To that I would add: whether or not fear is the opposite of love (I think there's also a case to be made for indifference/apathy), it's definitely an opposite of love.

It wasn't until I began to understand the true breadth and depth of God's unconditional love for me that I found the confidence to seriously examine the issue of homosexuality in depth. I'd read plenty of ex-gay/religious right literature on the subject, of course, but fear of God's condemnation drove me to turn a blind eye to the contradictions, inconsistencies and gaping holes that riddled those books and articles.

But God's love is far larger than the human parody of love that tempts us to drive away anyone who doesn't believe exactly as we do and behave precisely the way we think they ought to. I'm not a universalist in my theology, but at the same time I don't believe that there will be nearly as many people in hell as most Christians seem to expect (sometimes all too gleefully). If a loving human parent won't easily give up on even the most rebellious child, how much more would a loving God strive to reconcile with every one of his children (even *gasp* the gay ones)? Indeed, God often has to undo the 'work' of his church before he can reach those of his children that need him the most.

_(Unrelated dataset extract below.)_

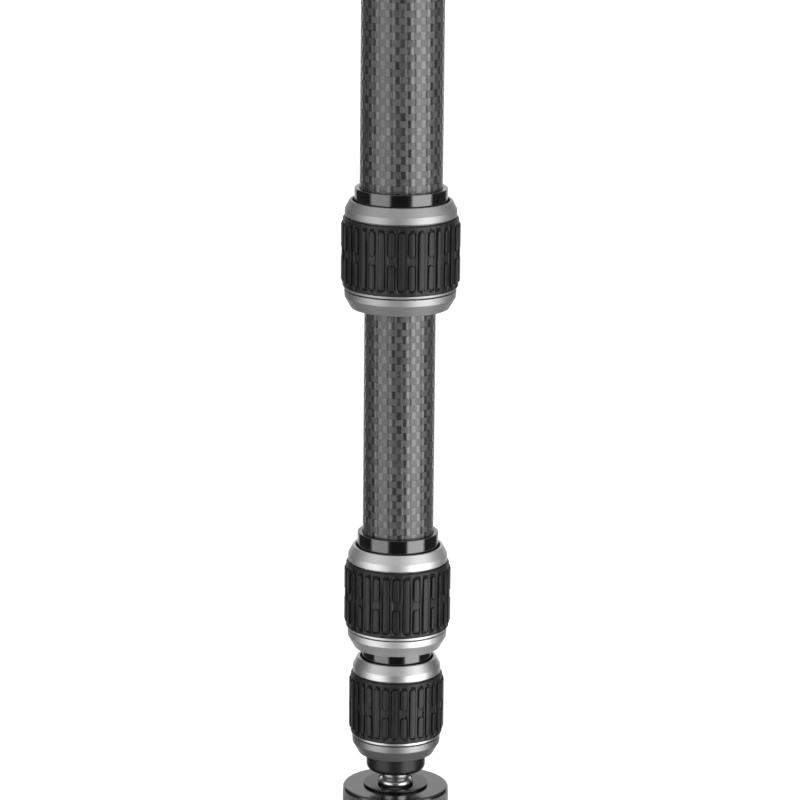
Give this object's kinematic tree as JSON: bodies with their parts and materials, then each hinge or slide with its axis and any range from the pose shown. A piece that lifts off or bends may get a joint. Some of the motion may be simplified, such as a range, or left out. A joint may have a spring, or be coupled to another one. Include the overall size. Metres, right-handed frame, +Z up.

And, yes, there are those parents who react to the revelation that their child is gay with anger, words of shame, threats, ostracism and even physical violence, but ultimately it's fear - not love - that motivates them to act so horribly. Although most of these parents truly love their children, fear for their child's eternal soul drives them to push their child away just when they have an ideal opportunity to speak directly and positively into their child's life.

But if God's love is perfect and perfect love casts out fear, then fear of damnation can never be a godly motivation. And yet it's precisely that fear that corrals us toward legalism and away from a dynamic relationship with the One who loves us more than we could possibly comprehend.

1 comment:

CrackerLilo said...

I often think that people who advocate "tough love" forget about the second word.